To assess the effectiveness of the art exhibition, Moore used visitor surveys to see if the show had the impact that she intended. Her survey had three goals: to determine the ways in which the exhibition may have changed visitors’ understanding of local fire ecology, modified their level of support for prescribed fire as a land management tool, or influenced their level of concern about the ecological effects of fire exclusion in Michigan ecosystems. Moore found that there was a net increase in the number of people who reported increases in their understanding of prescribed fire, as well as a small percent change in people who opposed prescribed burns before they went through the exhibition. “It is hard to change the minds of an audience in the 10 to 15 minutes they spend in this space,” Moore said. “Views on fires in the landscape are predominantly negative, but the responsibility of art is to get people’s feet in the door, get them inspired, and get them walking down the path toward a larger cultural change.”

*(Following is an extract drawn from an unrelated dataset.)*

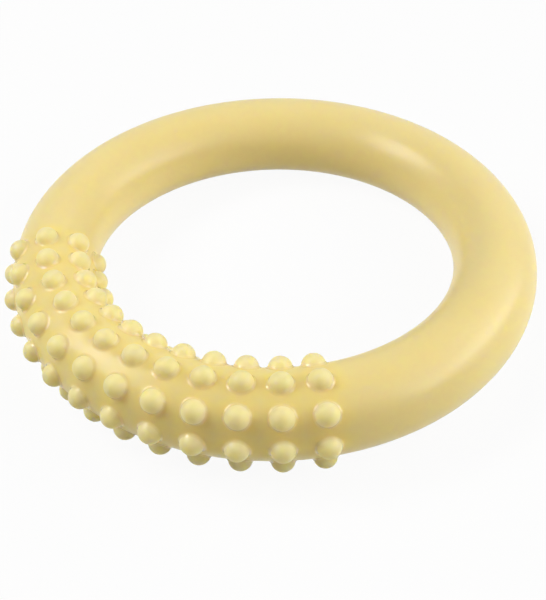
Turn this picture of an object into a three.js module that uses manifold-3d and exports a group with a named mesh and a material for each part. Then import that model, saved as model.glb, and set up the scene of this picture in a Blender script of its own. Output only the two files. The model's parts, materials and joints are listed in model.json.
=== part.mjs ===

Moore said she intends to look for more exhibition spaces for her show in the future. After graduation, she has ambitions to continue making scientifically minded art by pursuing a Master of Fine Arts degree. In the meantime, Moore will continue her work as a forestry apprentice and wildland firefighter on the Winema Interagency Hotshot Crew in Klamath Falls, Oregon. “My ultimate goal is to bring more thoughtfulness to the land management sphere,” Moore said. “Many traditional management practices that worked for thousands of years have been historically overlooked, and there is a lot of space to diversify the way we think about lands and the way we think about our relationship to the land. Exhibitions should never be the be all end all for this kind of outreach; it should be the spark that leads towards further action.”